Given that $f(x) = e^{-x} + \sqrt{x} - 2, x \geq 0$,

\begin{enumerate}[label=(\alph*)]
\setcounter{enumi}{1}
\item explain how your graphs show that the equation $f(x) = 0$ has only one solution, [1]
\item show that the solution of $f(x) = 0$ lies between $x = 3$ and $x = 4$. [2]
\end{enumerate}

The iterative formula $x_{n+1} = (2 - e^{-x_n})^2$ is used to solve the equation $f(x) = 0$.

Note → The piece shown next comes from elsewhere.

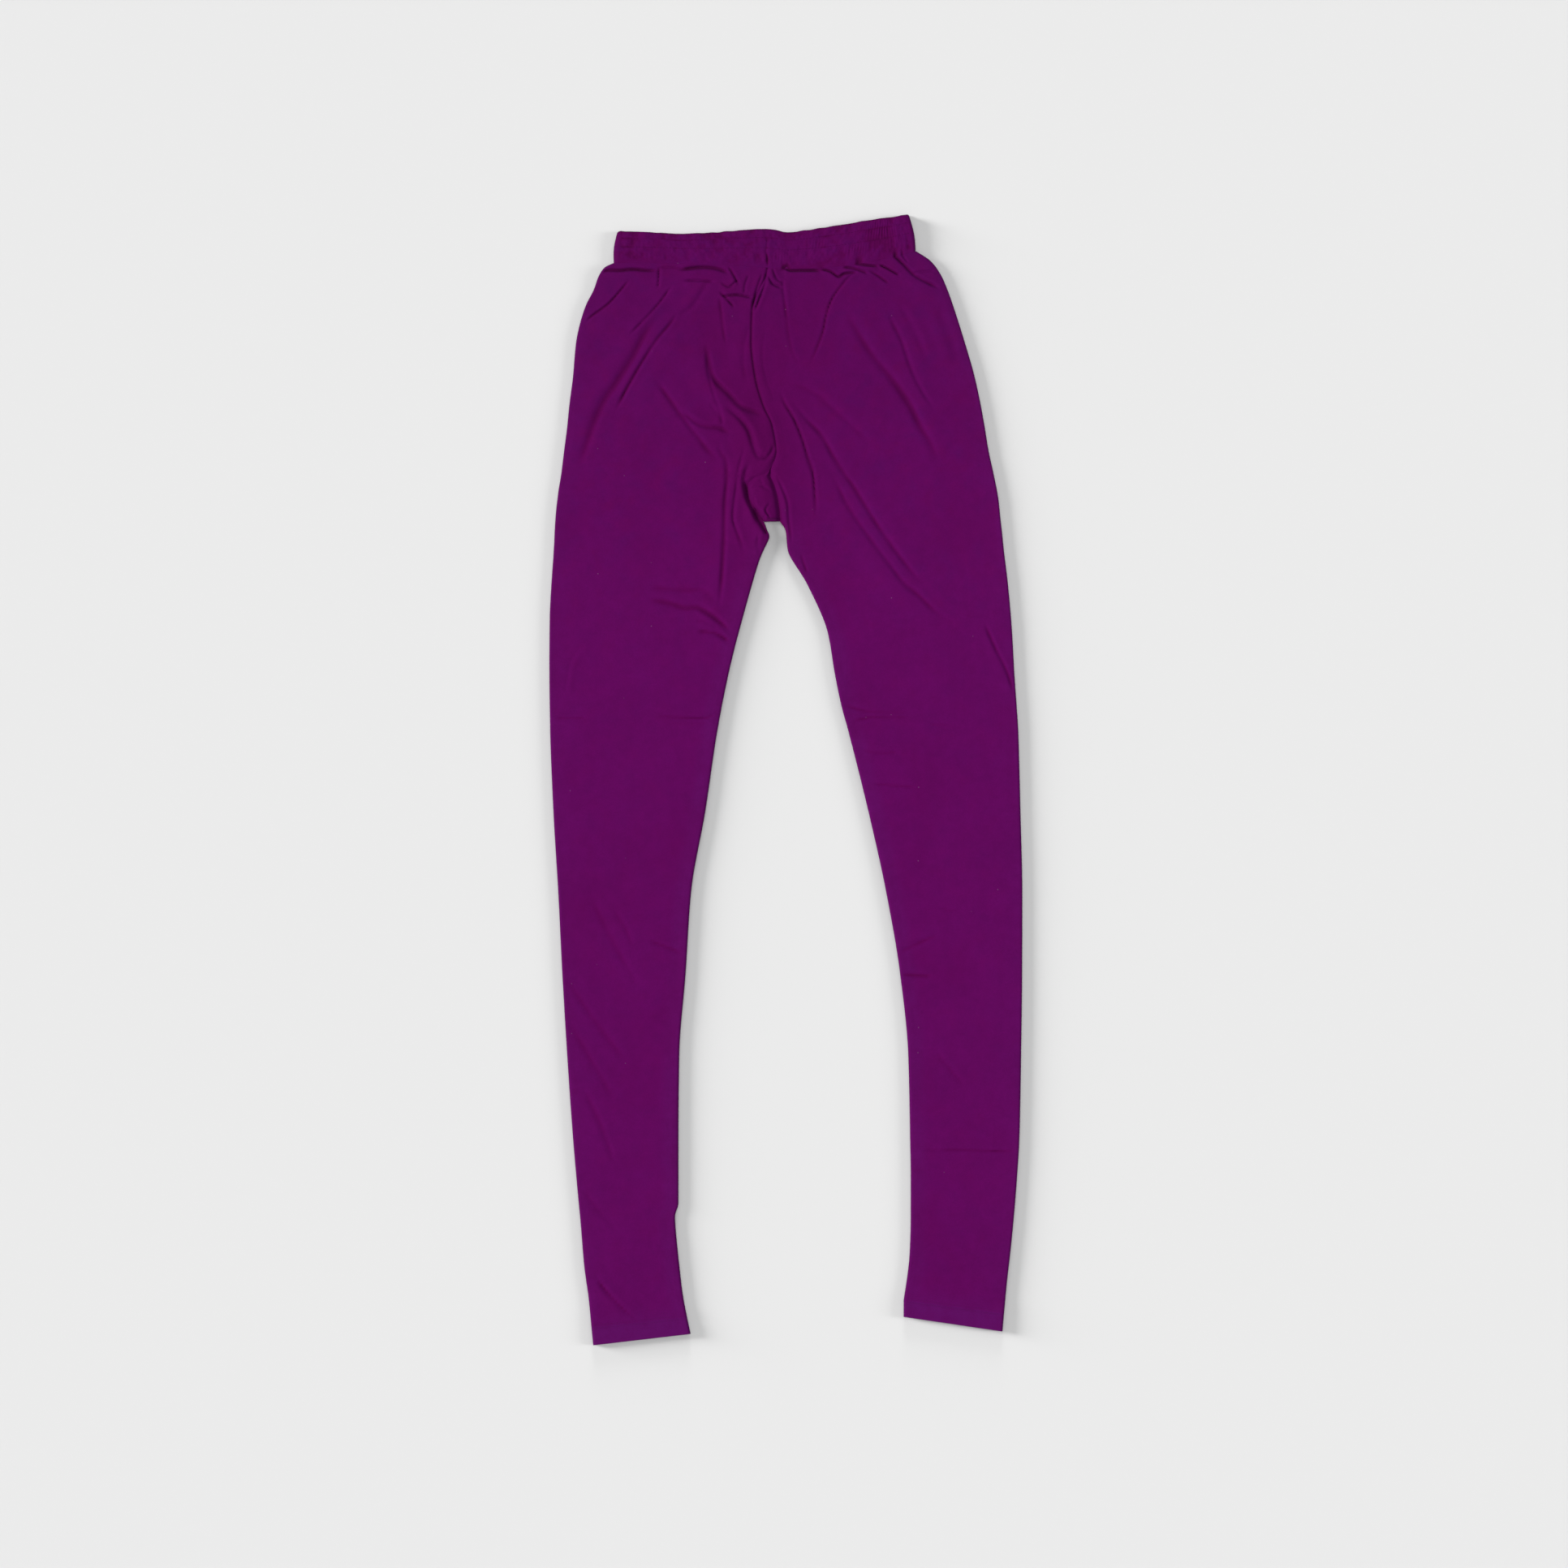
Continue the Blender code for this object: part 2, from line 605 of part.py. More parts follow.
def cloth_material(name):
    """Plum knit cloth, dull all over."""
    material = bpy.data.materials.new(name)
    material.use_nodes = True
    shader = material.node_tree.nodes["Principled BSDF"]
    shader.inputs["Base Color"].default_value = CLOTH_COLOUR
    shader.inputs["Roughness"].default_value = CLOTH_ROUGHNESS
    shader.inputs["Metallic"].default_value = 0.0
    material.diffuse_color = CLOTH_COLOUR
    return material


def grid_object(name, points, collection, closed=False, flipped=False):
    """A smooth mesh object over a grid of points, in its own cloth material."""
    rows, columns = points.shape[:2]
    mesh = bpy.data.meshes.new(name)
    flat_points = [tuple(map(float, point)) for point in points.reshape(-1, 3)]
    mesh.from_pydata(flat_points, [], grid_faces(rows, columns, closed, flipped))
    mesh.update()
    mesh.shade_smooth()
    mesh.set_sharp_from_angle(angle=math.radians(50))
    mesh.materials.append(cloth_material(f"{name}_cloth"))
    obj = bpy.data.objects.new(name, mesh)
    collection.objects.link(obj)
    return obj


def add_wall(obj, doubled):
    """Gives an open sheet its cloth thickness, with the listed points in doubled cloth."""
    wall = obj.modifiers.new("wall", "SOLIDIFY")
    wall.offset = -1.0
    wall.use_even_offset = True
    wall.use_quality_normals = True
    wall.use_rim = True
    wall.thickness = HEM_CLOTH
    group = obj.vertex_groups.new(name="doubled_cloth")
    group.add(doubled, 1.0, "REPLACE")
    wall.vertex_group = group.name
    wall.thickness_vertex_group = CLOTH / HEM_CLOTH


def make_leg(name, leg, side, collection):
    """A leg panel with its turned-up hem."""
    points, hem_distance = leg_panel_points(leg, side)
    obj = grid_object(name, points, collection, flipped=side < 0)
    columns = points.shape[1]
    hem_rows = int((hem_distance < HEM_DEPTH).sum())
    add_wall(obj, list(range(hem_rows * columns)))


def make_gusset(collection):
    """The crotch gusset, folded over its foot."""
    obj = grid_object("gusset", gusset_points(), collection, flipped=True)
    add_wall(obj, [])


def make_waistband(collection):
    """The gathered casing with the elastic in it, one closed ring laid flat."""
    grid_object("waistband", band_points(), collection, closed=True, flipped=True)


def clear_scene():
    """Removes everything that the scene holds."""
    for obj in list(bpy.data.objects):
        bpy.data.objects.remove(obj, do_unlink=True)


def main():
    """Builds the four pieces in a collection of their own."""
    clear_scene()
    collection = bpy.data.collections.new("ChuridarPants")
    bpy.context.scene.collection.children.link(collection)
    make_leg("leg_right", RIGHT_LEG, -1, collection)
    make_leg("leg_left", LEFT_LEG, 1, collection)
    make_gusset(collection)
    make_waistband(collection)


main()
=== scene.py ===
"""Churidar pants laid flat: fine knit shells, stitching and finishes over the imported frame.

Metres, +Z up, the waist along +Y and the front facing +Z. The tables are in millimetres. Right
and left are the wearer's, so the right leg lies towards -X.
"""

from __future__ import annotations

import logging
import math
from dataclasses import dataclass
from enum import Enum
from typing import NamedTuple

import bpy
import numpy as np
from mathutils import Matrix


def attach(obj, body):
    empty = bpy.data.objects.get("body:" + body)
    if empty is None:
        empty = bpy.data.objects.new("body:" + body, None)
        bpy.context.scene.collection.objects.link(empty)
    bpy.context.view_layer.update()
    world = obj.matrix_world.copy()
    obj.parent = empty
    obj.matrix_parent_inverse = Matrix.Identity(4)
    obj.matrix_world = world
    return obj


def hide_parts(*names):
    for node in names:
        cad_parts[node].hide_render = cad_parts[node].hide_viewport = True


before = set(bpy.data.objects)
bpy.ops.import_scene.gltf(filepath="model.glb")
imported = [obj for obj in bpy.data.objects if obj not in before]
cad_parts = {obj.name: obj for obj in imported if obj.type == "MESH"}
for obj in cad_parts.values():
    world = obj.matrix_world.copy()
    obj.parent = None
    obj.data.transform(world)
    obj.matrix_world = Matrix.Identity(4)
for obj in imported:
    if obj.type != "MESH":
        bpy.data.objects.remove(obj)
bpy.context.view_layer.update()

LOG = logging.getLogger("churidar")
MM = 0.001
BODY = "root"
SHARP_FROM = math.radians(62)
TINY = 1e-9
EDGE_TONE = "edge_tone"
# Vertex attribute of painted shade in the creases' valleys and round the crotch
PAINTED_SHADE_ATTRIBUTE = "fold_tone"

Array = np.ndarray
Colour = tuple[float, float, float]


class Side(Enum):
    """Which of the wearer's legs a panel covers."""

    RIGHT = -1
    LEFT = 1


class Slot(Enum):
    """Material slots of the record."""

    PANEL = "panel_knit"
    WAISTBAND = "waistband_knit"


class LegSection(NamedTuple):
    """A cut across one leg below the crotch, in millimetres."""

    outer_x: float
    outer_y: float
    inner_x: float
    inner_y: float


class BodySection(NamedTuple):
    """A cut across both panels above the crotch, in millimetres."""

    right_x: float
    right_y: float
    right_edge_x: float
    right_edge_y: float
    left_edge_x: float
    left_edge_y: float
    left_x: float
    left_y: float
    right_bow: float
    left_bow: float


class BandSection(NamedTuple):
    """A cut up the waistband, in millimetres. Its foot stands on the waist seam."""

    top_x: float
    top_y: float
    foot_x: float


class Crease(NamedTuple):
    """A valley in a layer with a soft bank beside it, in millimetres.

    The bank lies on the left of the way along the path where reach is positive.
    """

    path: tuple[tuple[float, float], ...]
    depth: float
    width: float
    bank: float = 0.0
    reach: float = 10.0


class Puff(NamedTuple):
    """A soft hump in the front layer, in millimetres."""

    x: float
    y: float
    reach_x: float
    reach_y: float
    rise: float


class RowZone(NamedTuple):
    """A stretch of the garment's length and the spacing of mesh rows in it, in millimetres."""

    low_y: float
    high_y: float
    spacing: float


class GatherPatch(NamedTuple):
    """A stretch of the waistband where the gathers stand out, by X in mm and share of height."""

    x: float
    share: float
    reach_x: float
    reach_share: float
    strength: float


# Right leg from its hem to the crotch
RIGHT_LEG = (
    LegSection(-190.0, -556.4, -94.0, -545.2),
    LegSection(-191.6, -540.2, -97.2, -530.2),
    LegSection(-192.0, -536.2, -98.0, -526.2),
    LegSection(-194.4, -511.0, -101.6, -507.0),
    LegSection(-198.8, -479.0, -105.2, -477.0),
    LegSection(-202.8, -431.0, -109.4, -431.0),
    LegSection(-204.4, -415.0, -106.0, -415.0),
    LegSection(-210.0, -351.0, -106.0, -351.0),
    LegSection(-215.6, -271.0, -105.2, -271.0),
    LegSection(-220.4, -191.0, -99.0, -191.0),
    LegSection(-224.4, -111.0, -93.6, -111.0),
    LegSection(-229.2, -31.0, -79.6, -31.0),
    LegSection(-232.4, 49.0, -67.6, 49.0),
    LegSection(-233.2, 113.0, -54.8, 113.0),
    LegSection(-232.8, 161.0, -42.4, 161.0),
    LegSection(-229.4, 219.0, -25.4, 219.0),
    LegSection(-228.4, 236.0, -16.4, 240.0),
    LegSection(-228.0, 245.5, -18.6, 246.6),
)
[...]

\begin{enumerate}[label=(\alph*)]
\setcounter{enumi}{3}
\item Taking $x_0 = 4$, write down the values of $x_1, x_2, x_3$ and $x_4$, and hence find an approximation to the solution of $f(x) = 0$, giving your answer to 3 decimal places. [4]
\end{enumerate}

\textbf{28a.} \begin{enumerate}[label=(\roman*)]
\item Given that $\cos(x + 30)° = 3 \cos(x - 30)°$, prove that $\tan x° = -\frac{\sqrt{3}}{2}$. [5]

\item \begin{enumerate}[label=(\alph*)]
\item Prove that $\frac{1 - \cos 2\theta}{\sin 2\theta} = \tan \theta$. [3]
\item Verify that $\theta = 180°$ is a solution of the equation $\sin 2\theta = 2 - 2 \cos 2\theta$. [1]
\item Using the result in part (a), or otherwise, find the other two solutions, $0 < \theta < 360°$, of the equation using $\sin 2\theta = 2 - 2 \cos 2\theta$. [4]
\end{enumerate}
\end{enumerate}

\hfill \mbox{\textit{Edexcel C3  Q28 [23]}}